浅草映画『清水の暴れん坊』

映画『清水の暴れん坊』(1959年・松尾昭典監督)は主人公が浅草六区の映画街を闊歩する。それも数秒でどこの映画館の前なのだというのが判別しづらいのである。

石原裕次郎さん主演の『紅の翼』に赤木圭一郎さんはエキストラ的役で出ているらしく、『清水の暴れん坊』はお二人の初共演作品となる。

放送局の清水局から東京の本局に転勤になった石松俊雄(石原裕次郎)は、東京駅ホームに立つ。当時は、今のようにホームの足元に乗車位置の表示がなく、柱に8入口とか表示があり乗車するときそこに並んだのであろう。ホームで待つのは先輩プロデューサーの児島美紀(北原三枝)である。石松は当分山登りができないであろうと穂高に登ってその登山姿で降りたつのである。

あきれる美紀。石松は寮を寮へ行く途中お腹がすきソバ屋に入る。ソバ屋は待ち人来るとばかりに、石松のリュックに白い粉の袋を入れる。石松が帰った後、同じ格好の男があらわれる。品物を受け取りに来た戸川健司(赤木圭一郎)である。赤木さんの登場は、裕次郎さんのイメージから一変させる印象付けは効果的である。健司は品物が間違って渡してしまったのを知る。

石松のリュックから見つかった不審物が麻薬であると判明する。ラジオのプロデューサーである石松は、麻薬の実態をリポートして放送で流したいと企画を出す。石松はかつて、クスリによる悲劇に立ち会っていた。新劇の役者が仕事が上手く行かずクスリに手を出し奥さんを殺害してしまう。その時、姉と弟は逃げるのであるが鉄道自殺をしようとしているのを危機一髪で石松が助けたことがあったのである。

クスリを持ち去られた健司は、クスリを取り返すべく仲間と石松を追いかける。健司の顔をみて石松は「健坊!」と声をあげる。「兄貴!」。健司は命を助けた弟のほうであった。

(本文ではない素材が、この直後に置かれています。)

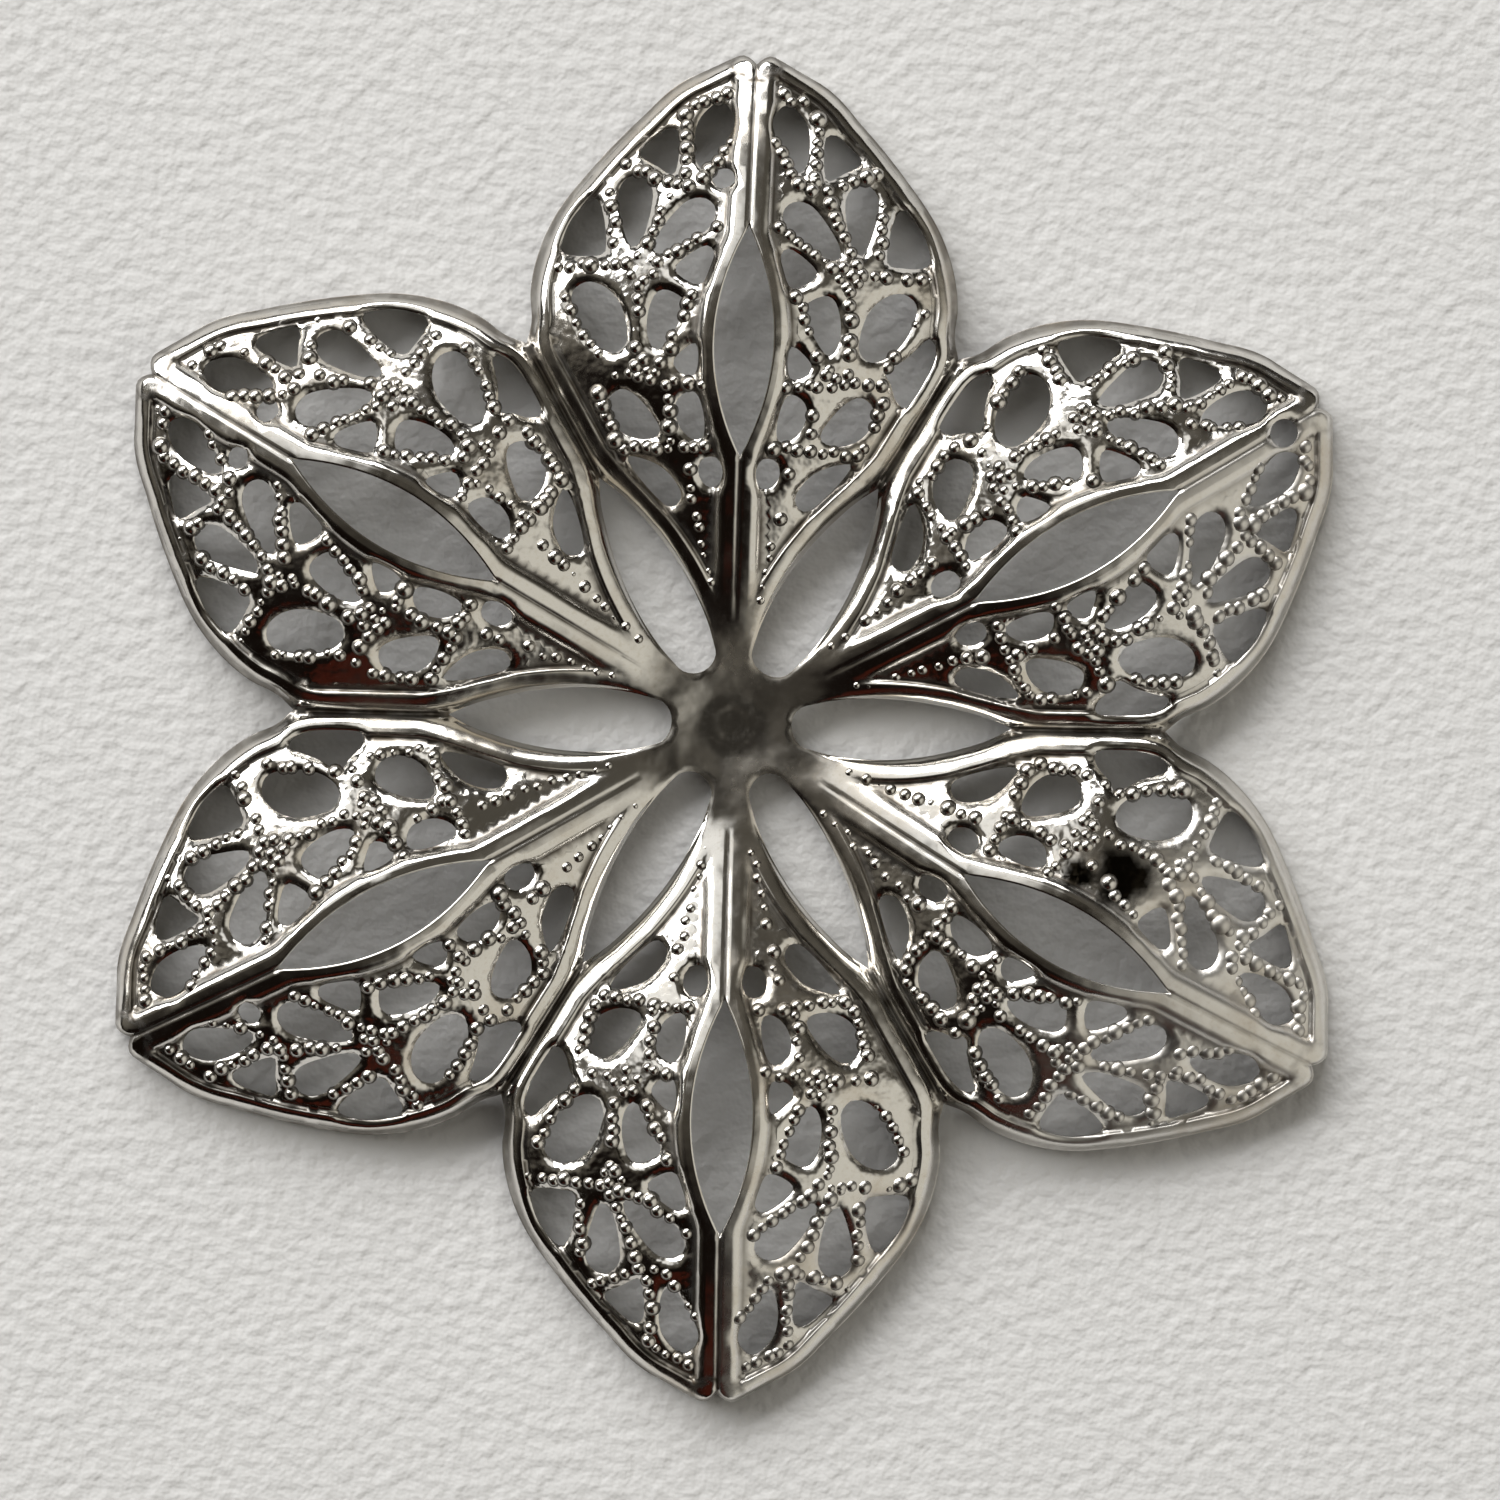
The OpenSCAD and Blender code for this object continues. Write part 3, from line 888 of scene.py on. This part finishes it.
def granule(segments=12):
    """One granule, the upper part of a ball of radius 1 with a closed foot: its points, faces and painted
    shade, darker towards its foot.
    """
    rings = np.radians([22, 44, 66, 90])
    turn = np.arange(segments) * 2 * np.pi / segments
    points = [(0, 0, 1)]
    faces = [(0, 1 + i, 1 + (i + 1) % segments) for i in range(segments)]
    for row, tilt in enumerate(rings):
        points += [(np.sin(tilt) * np.cos(t), np.sin(tilt) * np.sin(t), np.cos(tilt)) for t in turn]
        if row:
            above = 1 + (row - 1) * segments
            below = 1 + row * segments
            for i in range(segments):
                j = (i + 1) % segments
                faces += [(above + i, below + i, below + j), (above + i, below + j, above + j)]
    last = 1 + (len(rings) - 1) * segments
    faces += [(last + (i + 1) % segments, last + i, len(points)) for i in range(segments)]
    points.append((0, 0, -0.3))
    points = np.array(points, float)
    # Each granule is painted darker towards its foot: painted shade, with some tarnish.
    grime_and_shade = 1 - ease(0.45, 0.97, points[:, 2])
    return points, np.array(faces), grime_and_shade


def granule_places():
    """The granules of half a petal. Columns: x, y, radius."""
    spots = []

    def add_string(x0, y0, x1, y1, count, thinning=0):
        for share in (i / (count - 1) for i in range(count)):
            radius = GRANULE_RADIUS * (1 - thinning * share)
            spots.append((x0 + (x1 - x0) * share, y0 + (y1 - y0) * share, radius))

    def add_ring(x, y, reach, turns):
        for turn in np.radians(turns):
            spots.append((x + reach * math.cos(turn), y + reach * math.sin(turn), GRANULE_RADIUS))

    for x0, y0, x1, y1 in GRANULE_STRINGS:
        add_string(x0, y0, x1, y1, round(math.hypot(x1 - x0, y1 - y0) / GRANULE_GAP) + 1)
    add_string(*NECK_STRING, NECK_THINNING)
    for x, y in ROSETTES:
        spots.append((x, y, GRANULE_RADIUS))
        add_ring(x, y, ROSETTE_RADIUS, np.arange(0, 360, 60) + 15)
    for x, y in GRANULE_TRIOS:
        add_ring(x, y, TRIO_RADIUS, [90, 210, 330])
    return np.array(spots)


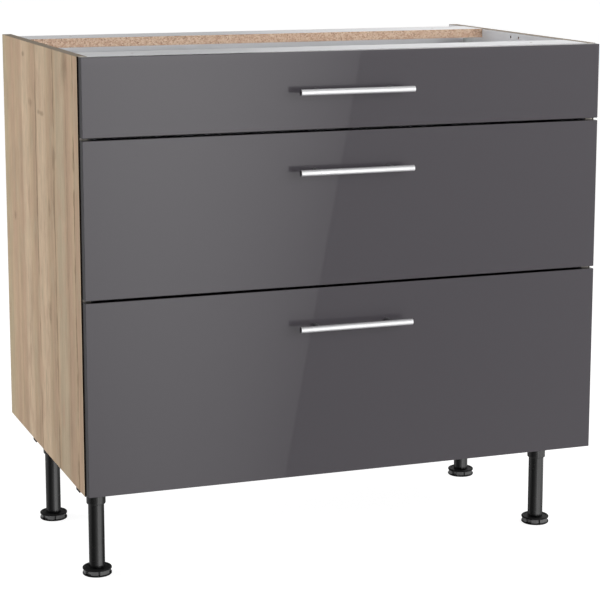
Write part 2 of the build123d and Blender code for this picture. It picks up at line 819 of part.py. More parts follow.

健次の姉・令子(芦川いづみ)も田舎から出て来て、健次をいさめるがそう簡単には悪事から足をあらうことは出来なかった。石松はそれとは関係なく、麻薬取締官(内藤武敏)の力も借りて、自分なりの情報をあつめに動き出す。それらしき恰好をして「にいちゃん、ヤクあらへんか?」とさぐりをいれる。

そして、学生服を着てワル大学生気取りで浅草の六区の映画館街を大股に歩く姿が。石松の右手の映画館が映るが、名前がはっきりしない。電気館と千代田館かなと思うのであるが。そうなると映っていない左手は浅草日活劇場ということか。その辺りが確信がもてないのである。映るのは数秒である。

小沢昭一さんと川本三郎さんの対談で、小沢さんが話されている。浅草でお客が入れば間違いなく全国制覇できるというきまりがあって、封切の日には各社首脳部が浅草に集まり、石原裕次郎さんや小林旭さんの映画の封切には日活の常務さんが浅草日活の入口に立ち客の入りを点検していたと。

映画のほうは、麻薬組織とのおきまりのアクションがあり、健次は石松の仕事のために利用されたとして石松のことも信用できなくなっていた。そして拳銃を交番から盗み追いかけられる身となる。その健司を説得する石松。若者の何を信じていいのか解らなくなった状況を、まだ俳優として経験の浅い赤木圭一郎さんが上手く役にはまり、ゆとりをもって語りかけ説得する石原裕次郎さんは兄貴として役者の先輩としての貫禄が映る。そういう意味で面白い共演作品といえる。

六区は江戸時代は伝法院の敷地である。国際通りを挟んで国際劇場(現・浅草ビューホテル)側は古地図(1853年・嘉永6年)によると大きなお寺が並び、国際通りを挟んだ向かい側は小さなお寺が並んで、後方に浅草寺がひかえている。そして伝法院があり、その南西部分に蛇骨長屋というのがある。その長屋のあったところに蛇骨湯という温泉の銭湯がある。江戸時代から続く銭湯であるが5月31日で閉店となってしまった。何んとも残念である。蛇骨(じゃこつ)の名前が何かの形で残って欲しいものである。